Me: Why are you in such a bad mood?
5-year-old: I haven’t had my coffee.
Me: You’ve never had coffee.
5-year-old: Exactly.
Have you tried complaining about it for hours?
I took my 5 year old to the office on Take Your Kid to Work Day.
As we were walking around, she started crying & getting very cranky, so I asked her what was wrong.
As my coworkers gathered round, she sobbed, ‘mommy, where are all the clowns that you said you worked with??
me, at the big work meeting when my boss walks into the room: all rise!
[Halloween]
Lady: what are you this this year?
Me: *dressed as a phone battery meter* I’m at 10% and it’s only 7pm.
Lady: *faints*
Excuse me sir, your feet look very much like mice and I would like to murder them please.
~ my cats
A spider just fell from the ceiling and landed right in front of me and now I have to explain why a woman was screaming in my cubicle.
pretty weird how criminals don’t want their crimes investigated, what’s up with that
Me: A wizard is never late. Nor is he early. He arrives precisely when he means to.
Boss: You work at Quiznos, stupid. And you’re fired.
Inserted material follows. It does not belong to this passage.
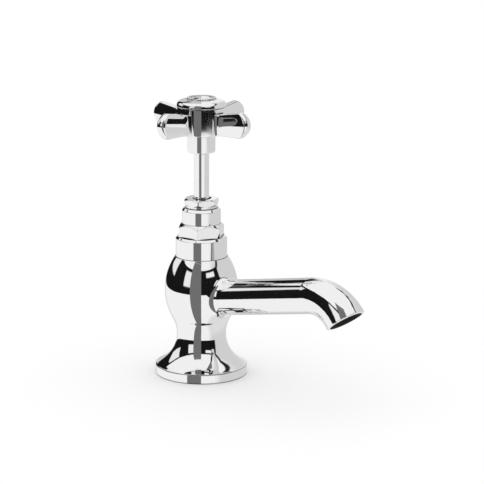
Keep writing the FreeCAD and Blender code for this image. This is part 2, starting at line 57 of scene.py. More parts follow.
# ---------------------------------------------------------------- camera
CAMERA_TURN = math.radians(43.5)        # where the camera stands round the axis, from -Y towards +X
CAMERA_AWAY = 1.150
CAMERA_HIGH = 0.3466
CAMERA_TILT = math.radians(13.392)
CLIP_START, CLIP_END = 0.05, 20
SENSOR_MM = 36.0
IMAGE_SIDE = 484                        # pixels
AXIS_COLUMN = 201.5                     # where the tap's axis stands in the image
FOCAL_PIXELS = 2185.5


def place_camera():
    """The photograph's camera, shifted so that the tap's axis keeps its column."""
    optics = bpy.data.cameras.new("camera")
    optics.sensor_width = SENSOR_MM
    optics.lens = FOCAL_PIXELS / IMAGE_SIDE * SENSOR_MM
    optics.shift_x = (IMAGE_SIDE / 2 - AXIS_COLUMN) / IMAGE_SIDE
    optics.clip_start = CLIP_START
    optics.clip_end = CLIP_END
    camera = add_object("camera", optics)
    across = CAMERA_AWAY * math.sin(CAMERA_TURN)
    along = -CAMERA_AWAY * math.cos(CAMERA_TURN)
    camera.location = (across, along, CAMERA_HIGH)
    camera.rotation_euler = (math.pi / 2 - CAMERA_TILT, 0, CAMERA_TURN)
    scene.camera = camera


place_camera()

# ---------------------------------------------------------------- node helpers
MIX_NUMBERS, MIX_COLOURS = (2, 3), (6, 7)       # a Mix node's pairs of inputs
MIX_COLOUR_OUT = 2


class Graph:
    """Makes and joins shader nodes."""

    def __init__(self, tree):
        self.tree = tree

    def add(self, kind, **settings):
        made = self.tree.nodes.new(kind)
        for key, value in settings.items():
            setattr(made, key, value)
        return made

    def join(self, source, target):
        self.tree.links.new(source, target)

    def put(self, socket, value):
        if isinstance(value, bpy.types.NodeSocket):
            self.join(value, socket)
        else:
            socket.default_value = value

    def math(self, operation, *values):
        made = self.add("ShaderNodeMath", operation=operation)
        for socket, value in zip(made.inputs, values):
            self.put(socket, value)
        return made.outputs[0]

    def ramp(self, value, low, high, out_low=0.0, out_high=1.0, kind="SMOOTHSTEP"):
        made = self.add("ShaderNodeMapRange", interpolation_type=kind)
        for socket, number in zip(made.inputs, (value, low, high, out_low, out_high)):
            self.put(socket, number)
        return made.outputs[0]

    def between(self, value, low, high, soft):
        """1 from low to high and 0 outside, with soft ends."""
        rise = self.ramp(value, low - soft, low + soft)
        fall = self.ramp(value, high - soft, high + soft, 1, 0)
        return self.math("MULTIPLY", rise, fall)

    def blend(self, share, *numbers):
        made = self.add("ShaderNodeMix", data_type="FLOAT")
        self.put(made.inputs[0], share)
        for index, number in zip(MIX_NUMBERS, numbers):
            self.put(made.inputs[index], number)
        return made.outputs[0]

    def colours(self, share, *pair):
        made = self.add("ShaderNodeMix", data_type="RGBA")
        self.put(made.inputs[0], share)
        for index, colour in zip(MIX_COLOURS, pair):
            made.inputs[index].default_value = (*colour, 1)
        return made.outputs[MIX_COLOUR_OUT]

    def noise(self, place, scale, detail=3.0, roughness=0.5):
        made = self.add("ShaderNodeTexNoise")
        self.join(place, made.inputs["Vector"])
        made.inputs["Scale"].default_value = scale
        made.inputs["Detail"].default_value = detail
        made.inputs["Roughness"].default_value = roughness
        return made.outputs["Fac"]

    def bands(self, place, scale, distortion, detail, **settings):
        made = self.add("ShaderNodeTexWave", wave_type="BANDS", **settings)
        self.join(place, made.inputs["Vector"])
        made.inputs["Scale"].default_value = scale
        made.inputs["Distortion"].default_value = distortion
        made.inputs["Detail"].default_value = detail
        return made.outputs["Fac"]

    def bump(self, height, depth, strength, normal=None):
        made = self.add("ShaderNodeBump")
        made.inputs["Strength"].default_value = strength
        made.inputs["Distance"].default_value = depth
        self.join(height, made.inputs["Height"])
        if normal is not None:
            self.join(normal, made.inputs["Normal"])
        return made.outputs["Normal"]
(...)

If I ever run out of food, I can survive for 3 or 4 days on the stuff stuck to the walls of my microwave.
Annoyance rankings:
1. bothersome
2. pet peeve
3. me watching people carrying obviously empty coffee cups on TV
I just spilled a bag of popcorn kernels…but, I’m sure you guys heard my wife yelling & already knew that.
*orders pepperoni pizza*
Her: you need to start taking better care of yourself.
*calls back, adds mushrooms*
At TGIF~
Caesar: I’ll have the salad.
Cleopatra: Me too. Its my salad day.
Waiter: Et tu, Brute?
Brutus *opens napkin*: Oh, great. No knife.
Me: Wanna hear a joke?
Dog: sure
Me: Knock knock
*dog goes crazy barking at the door*
*tosses bath towel on hotel floor*
[text from wife at home]
“Pick that up.”
Sister: And you definitely know how to do this sawing trick?
Me: Yes of course I…oh no
Half sister: what
I’ve been hearing noises in the house for a while now and while Twitter was down last night I discovered I have a wife!
me at 20: i’ll do anything.
me at 46: this drive thru has too tight of a turn radius.
[first day as a celebrity chef]
*Just a heartrending 40 minute montage of me struggling to get the potato masher out of the cutlery drawer*
What’s worse than a chick telling you she only thinks of you as a friend? When she says she thinks of you like a brother.
MUGGER: *pulls out a knife*
ME: *pulls out a jar of marmalade and two biscuits*
MUGGER: Lovely.
So much focus on the gold silver and bronze! What about the fourth place finisher? Sorry about that 1/200th of a second. Here’s a cheese sandwich.
Wasted my annual good hair day at work again this year.
Me and my mates are in a band called duvet.
We’re a cover band
My wife wanted me to stain the deck today, so I spilled my coffee and stomped a bunch of blueberries.
That woman has no sense of humour.
Weird old lady in the elevator complimented my thongs. I was disgusted. Hours later that I realized she was talking about my sandals.